A partir do convite de Tuchel, em 2008, Nagelsmann iniciou sua trajetória meteórica. Em 2010, foi contratado pelo Hoffenheim para trabalhar nas categorias de base.

A diretoria tinha planos a médio e longo prazo para ele, mas que acabaram acelerados pelas circunstâncias. Em 2016, diante de ameaça de rebaixamento, foi nomeado para a equipe principal com apenas 28 anos.

A campanha de emergência mostrou resultado, e o clube se manteve na elite. Na temporada seguinte, levou o Hoffenheim à quarta colocação na Bundesliga, garantindo a primeira classificação à Champions League na história do clube.

Seu sucesso com a equipe chamou a atenção do RB Leipzig, clube nascido em 2009 que conta com o aporte financeiro da Red Bull, a empresa austríaca de bebidas energéticas.

A aposta no técnico seguiu o mesmo padrão adotado para contratações de atletas: jovens com vontade de se desenvolver. Nagelsmann é um entusiasta do treino, momento que considera até mais divertido e prazeroso do que o jogo, justamente pela oportunidade de melhorar seus jogadores.

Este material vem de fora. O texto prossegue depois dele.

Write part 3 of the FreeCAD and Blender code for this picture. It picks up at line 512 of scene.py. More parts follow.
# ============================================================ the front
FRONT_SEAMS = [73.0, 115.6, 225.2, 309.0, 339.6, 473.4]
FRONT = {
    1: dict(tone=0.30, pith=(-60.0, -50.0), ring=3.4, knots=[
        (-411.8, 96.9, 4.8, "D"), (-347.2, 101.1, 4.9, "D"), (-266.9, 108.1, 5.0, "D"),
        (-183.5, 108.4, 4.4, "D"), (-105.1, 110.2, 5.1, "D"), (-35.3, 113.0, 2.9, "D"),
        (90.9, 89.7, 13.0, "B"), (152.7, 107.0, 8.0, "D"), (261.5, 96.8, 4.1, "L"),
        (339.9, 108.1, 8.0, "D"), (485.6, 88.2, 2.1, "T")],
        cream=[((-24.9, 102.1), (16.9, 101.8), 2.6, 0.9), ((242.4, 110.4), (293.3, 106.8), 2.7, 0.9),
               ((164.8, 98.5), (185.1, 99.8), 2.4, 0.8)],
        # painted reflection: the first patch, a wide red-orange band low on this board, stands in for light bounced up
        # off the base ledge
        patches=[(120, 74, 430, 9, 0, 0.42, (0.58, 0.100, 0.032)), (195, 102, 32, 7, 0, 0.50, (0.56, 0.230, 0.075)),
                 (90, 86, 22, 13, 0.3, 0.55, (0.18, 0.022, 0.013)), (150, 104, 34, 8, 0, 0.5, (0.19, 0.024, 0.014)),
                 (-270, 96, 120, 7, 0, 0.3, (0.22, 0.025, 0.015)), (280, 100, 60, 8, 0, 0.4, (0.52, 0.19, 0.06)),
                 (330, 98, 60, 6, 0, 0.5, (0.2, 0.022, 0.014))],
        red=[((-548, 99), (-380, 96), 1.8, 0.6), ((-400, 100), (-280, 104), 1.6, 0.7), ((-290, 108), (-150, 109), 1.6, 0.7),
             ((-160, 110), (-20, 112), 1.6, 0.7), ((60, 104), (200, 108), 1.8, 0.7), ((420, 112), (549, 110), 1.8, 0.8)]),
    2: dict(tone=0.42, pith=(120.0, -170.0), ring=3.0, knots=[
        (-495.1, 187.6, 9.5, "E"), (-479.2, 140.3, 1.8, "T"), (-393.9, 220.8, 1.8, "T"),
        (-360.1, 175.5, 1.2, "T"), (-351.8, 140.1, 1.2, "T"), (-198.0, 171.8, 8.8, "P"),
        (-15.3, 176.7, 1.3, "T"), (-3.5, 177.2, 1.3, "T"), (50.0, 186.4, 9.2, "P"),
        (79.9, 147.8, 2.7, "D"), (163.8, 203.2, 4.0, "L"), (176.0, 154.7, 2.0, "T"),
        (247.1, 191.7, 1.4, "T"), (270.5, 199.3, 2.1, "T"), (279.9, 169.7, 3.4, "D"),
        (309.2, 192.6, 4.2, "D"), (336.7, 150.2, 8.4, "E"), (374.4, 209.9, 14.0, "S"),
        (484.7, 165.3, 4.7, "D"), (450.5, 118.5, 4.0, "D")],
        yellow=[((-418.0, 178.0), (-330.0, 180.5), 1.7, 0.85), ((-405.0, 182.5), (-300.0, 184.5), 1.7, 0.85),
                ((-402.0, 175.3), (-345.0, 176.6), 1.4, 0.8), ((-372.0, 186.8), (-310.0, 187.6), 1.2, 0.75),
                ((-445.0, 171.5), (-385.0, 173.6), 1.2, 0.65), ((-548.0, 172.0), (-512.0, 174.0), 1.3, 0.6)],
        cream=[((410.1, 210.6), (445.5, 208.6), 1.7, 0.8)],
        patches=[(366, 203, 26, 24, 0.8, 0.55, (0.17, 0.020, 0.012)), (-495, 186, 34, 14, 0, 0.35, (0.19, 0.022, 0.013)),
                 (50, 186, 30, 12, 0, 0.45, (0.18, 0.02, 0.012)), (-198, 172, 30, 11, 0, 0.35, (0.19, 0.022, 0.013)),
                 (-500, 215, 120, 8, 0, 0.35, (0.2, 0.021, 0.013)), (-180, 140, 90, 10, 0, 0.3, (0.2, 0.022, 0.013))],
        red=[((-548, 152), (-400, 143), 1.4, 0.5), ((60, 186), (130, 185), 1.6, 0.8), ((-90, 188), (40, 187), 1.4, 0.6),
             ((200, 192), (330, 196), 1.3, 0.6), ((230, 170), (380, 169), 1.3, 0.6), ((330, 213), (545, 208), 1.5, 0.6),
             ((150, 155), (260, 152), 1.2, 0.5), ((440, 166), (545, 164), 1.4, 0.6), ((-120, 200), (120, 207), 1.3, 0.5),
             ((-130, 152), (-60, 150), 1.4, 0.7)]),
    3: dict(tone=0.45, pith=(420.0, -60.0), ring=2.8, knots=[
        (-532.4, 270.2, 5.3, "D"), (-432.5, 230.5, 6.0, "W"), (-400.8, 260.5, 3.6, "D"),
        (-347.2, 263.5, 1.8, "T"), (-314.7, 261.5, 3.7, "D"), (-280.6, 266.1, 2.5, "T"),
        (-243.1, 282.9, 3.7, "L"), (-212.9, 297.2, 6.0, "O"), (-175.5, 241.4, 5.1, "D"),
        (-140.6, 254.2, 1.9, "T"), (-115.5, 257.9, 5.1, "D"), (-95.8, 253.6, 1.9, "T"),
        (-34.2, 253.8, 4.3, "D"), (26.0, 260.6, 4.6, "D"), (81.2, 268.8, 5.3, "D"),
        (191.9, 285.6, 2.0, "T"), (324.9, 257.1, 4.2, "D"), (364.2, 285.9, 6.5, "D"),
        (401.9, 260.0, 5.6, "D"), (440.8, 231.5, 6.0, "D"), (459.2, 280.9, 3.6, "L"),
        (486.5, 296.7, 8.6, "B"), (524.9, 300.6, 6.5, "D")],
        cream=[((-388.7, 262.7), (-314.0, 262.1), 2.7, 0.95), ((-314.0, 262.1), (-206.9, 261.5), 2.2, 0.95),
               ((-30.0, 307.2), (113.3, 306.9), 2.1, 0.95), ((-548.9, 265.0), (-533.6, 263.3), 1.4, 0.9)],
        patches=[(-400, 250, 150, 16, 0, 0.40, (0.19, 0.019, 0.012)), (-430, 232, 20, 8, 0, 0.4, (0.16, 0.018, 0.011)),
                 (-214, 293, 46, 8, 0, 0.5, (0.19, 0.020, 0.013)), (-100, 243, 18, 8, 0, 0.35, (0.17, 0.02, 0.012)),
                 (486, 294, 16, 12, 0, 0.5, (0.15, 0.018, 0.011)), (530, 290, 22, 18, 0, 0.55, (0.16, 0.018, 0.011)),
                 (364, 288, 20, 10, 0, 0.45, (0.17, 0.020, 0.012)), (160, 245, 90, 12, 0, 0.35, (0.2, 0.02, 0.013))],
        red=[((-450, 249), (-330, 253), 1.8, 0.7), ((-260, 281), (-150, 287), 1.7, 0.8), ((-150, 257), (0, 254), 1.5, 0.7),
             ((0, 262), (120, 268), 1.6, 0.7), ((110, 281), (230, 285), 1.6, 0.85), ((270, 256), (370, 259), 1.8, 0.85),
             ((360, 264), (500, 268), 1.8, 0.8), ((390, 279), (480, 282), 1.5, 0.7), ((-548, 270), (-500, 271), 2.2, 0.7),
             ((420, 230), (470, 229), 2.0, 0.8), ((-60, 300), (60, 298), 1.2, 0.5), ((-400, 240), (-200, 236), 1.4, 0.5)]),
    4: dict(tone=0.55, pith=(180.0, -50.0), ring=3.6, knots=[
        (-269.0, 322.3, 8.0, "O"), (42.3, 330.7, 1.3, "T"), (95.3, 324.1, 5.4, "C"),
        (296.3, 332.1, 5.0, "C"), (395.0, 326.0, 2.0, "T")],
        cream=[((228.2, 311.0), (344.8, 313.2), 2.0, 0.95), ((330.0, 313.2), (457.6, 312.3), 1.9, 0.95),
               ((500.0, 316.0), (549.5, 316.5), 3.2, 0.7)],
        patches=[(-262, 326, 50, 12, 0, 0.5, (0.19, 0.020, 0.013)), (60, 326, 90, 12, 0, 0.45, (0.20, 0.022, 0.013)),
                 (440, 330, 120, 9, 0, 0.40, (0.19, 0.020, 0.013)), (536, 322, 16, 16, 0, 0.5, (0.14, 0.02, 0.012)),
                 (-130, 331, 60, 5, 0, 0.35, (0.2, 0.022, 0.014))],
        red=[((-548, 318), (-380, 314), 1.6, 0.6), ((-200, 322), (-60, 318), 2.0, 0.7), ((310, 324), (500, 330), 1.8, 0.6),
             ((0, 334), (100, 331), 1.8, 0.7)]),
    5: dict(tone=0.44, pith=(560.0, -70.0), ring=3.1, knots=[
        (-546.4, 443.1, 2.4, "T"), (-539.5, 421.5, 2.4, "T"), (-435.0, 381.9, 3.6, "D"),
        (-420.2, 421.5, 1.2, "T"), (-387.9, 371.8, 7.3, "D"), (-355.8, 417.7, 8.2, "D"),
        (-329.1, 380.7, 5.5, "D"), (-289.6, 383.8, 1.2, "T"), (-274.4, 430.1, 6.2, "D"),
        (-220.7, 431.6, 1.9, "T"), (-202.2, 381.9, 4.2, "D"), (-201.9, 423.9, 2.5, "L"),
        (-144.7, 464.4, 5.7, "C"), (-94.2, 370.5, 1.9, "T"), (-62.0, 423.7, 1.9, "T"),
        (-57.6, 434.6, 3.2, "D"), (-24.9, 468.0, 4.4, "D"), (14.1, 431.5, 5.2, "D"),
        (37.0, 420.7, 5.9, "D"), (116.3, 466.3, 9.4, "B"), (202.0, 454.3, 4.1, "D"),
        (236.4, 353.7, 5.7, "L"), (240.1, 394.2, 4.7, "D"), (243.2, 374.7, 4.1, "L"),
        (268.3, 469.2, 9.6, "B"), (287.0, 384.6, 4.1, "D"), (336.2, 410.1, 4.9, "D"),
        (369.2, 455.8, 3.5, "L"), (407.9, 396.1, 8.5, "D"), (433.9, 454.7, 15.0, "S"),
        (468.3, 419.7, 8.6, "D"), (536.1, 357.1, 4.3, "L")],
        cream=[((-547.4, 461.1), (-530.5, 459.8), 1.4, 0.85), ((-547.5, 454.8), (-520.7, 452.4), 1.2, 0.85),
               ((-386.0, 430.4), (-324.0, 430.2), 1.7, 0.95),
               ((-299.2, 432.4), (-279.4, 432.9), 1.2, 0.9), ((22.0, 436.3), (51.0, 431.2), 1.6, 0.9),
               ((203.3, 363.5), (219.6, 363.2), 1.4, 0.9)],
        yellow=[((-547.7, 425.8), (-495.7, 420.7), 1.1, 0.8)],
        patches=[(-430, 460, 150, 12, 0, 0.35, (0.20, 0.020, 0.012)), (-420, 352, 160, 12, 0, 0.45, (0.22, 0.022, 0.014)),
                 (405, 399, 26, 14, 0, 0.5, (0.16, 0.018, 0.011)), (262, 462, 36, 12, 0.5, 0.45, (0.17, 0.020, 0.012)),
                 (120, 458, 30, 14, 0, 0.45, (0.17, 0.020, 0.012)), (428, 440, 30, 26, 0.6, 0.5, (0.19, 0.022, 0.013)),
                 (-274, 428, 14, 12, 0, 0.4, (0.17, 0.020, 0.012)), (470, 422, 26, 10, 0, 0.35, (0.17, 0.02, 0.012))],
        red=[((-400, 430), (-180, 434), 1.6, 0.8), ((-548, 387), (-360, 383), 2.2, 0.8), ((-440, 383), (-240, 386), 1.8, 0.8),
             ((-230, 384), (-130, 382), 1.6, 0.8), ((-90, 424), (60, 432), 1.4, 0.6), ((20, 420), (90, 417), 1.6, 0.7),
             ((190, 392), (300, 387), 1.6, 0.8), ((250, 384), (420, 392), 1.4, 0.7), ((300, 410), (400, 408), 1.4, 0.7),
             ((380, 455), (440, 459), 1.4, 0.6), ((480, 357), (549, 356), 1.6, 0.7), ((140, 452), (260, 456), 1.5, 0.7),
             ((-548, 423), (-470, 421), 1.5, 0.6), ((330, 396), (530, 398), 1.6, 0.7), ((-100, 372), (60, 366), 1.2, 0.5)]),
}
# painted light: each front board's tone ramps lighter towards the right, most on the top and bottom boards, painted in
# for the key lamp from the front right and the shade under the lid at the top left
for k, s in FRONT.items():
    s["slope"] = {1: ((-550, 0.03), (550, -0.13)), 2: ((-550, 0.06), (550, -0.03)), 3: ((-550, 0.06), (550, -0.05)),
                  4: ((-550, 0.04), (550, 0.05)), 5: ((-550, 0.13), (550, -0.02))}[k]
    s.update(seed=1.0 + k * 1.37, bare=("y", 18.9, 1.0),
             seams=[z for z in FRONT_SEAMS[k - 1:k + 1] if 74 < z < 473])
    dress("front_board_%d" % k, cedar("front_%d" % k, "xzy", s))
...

Quando chegou, em junho de 2019, o técnico recebeu o cargo de Ralf Rangnick, que cedeu o comando do time para assumir a posição de diretor esportivo da Red Bull, que controla clubes espalhados pelo mundo, inclusive o Bragantino.

Rangnick foi técnico do Hoffenheim na década passada e um dos pioneiros do uso de análise de vídeo na Alemanha, além de mentor do "gegenpressing", a tática de sufocar seu rival ainda no campo de ataque na busca por recuperar a bola, em poucos segundos, próximo do gol adversário.

Um aspecto tático que pautou a concepção de futebol de Klopp –muito influenciado por Rangnick no início de sua carreira– principalmente quando comandou o Borussia Dortmund, e que Nagelsmann também prega em seu RB Leipzig.

Como se uma linha sucessória pudesse ser desenhada, Rangnick foi o precursor do que Klopp viria a desenvolver com maestria em seus clubes, e seu sucesso permitiu a outros ex-atletas medíocres a chance de mostrarem, com conhecimento, que podiam fazer suas equipes jogar bom futebol. A vez é dos alemães na Champions League.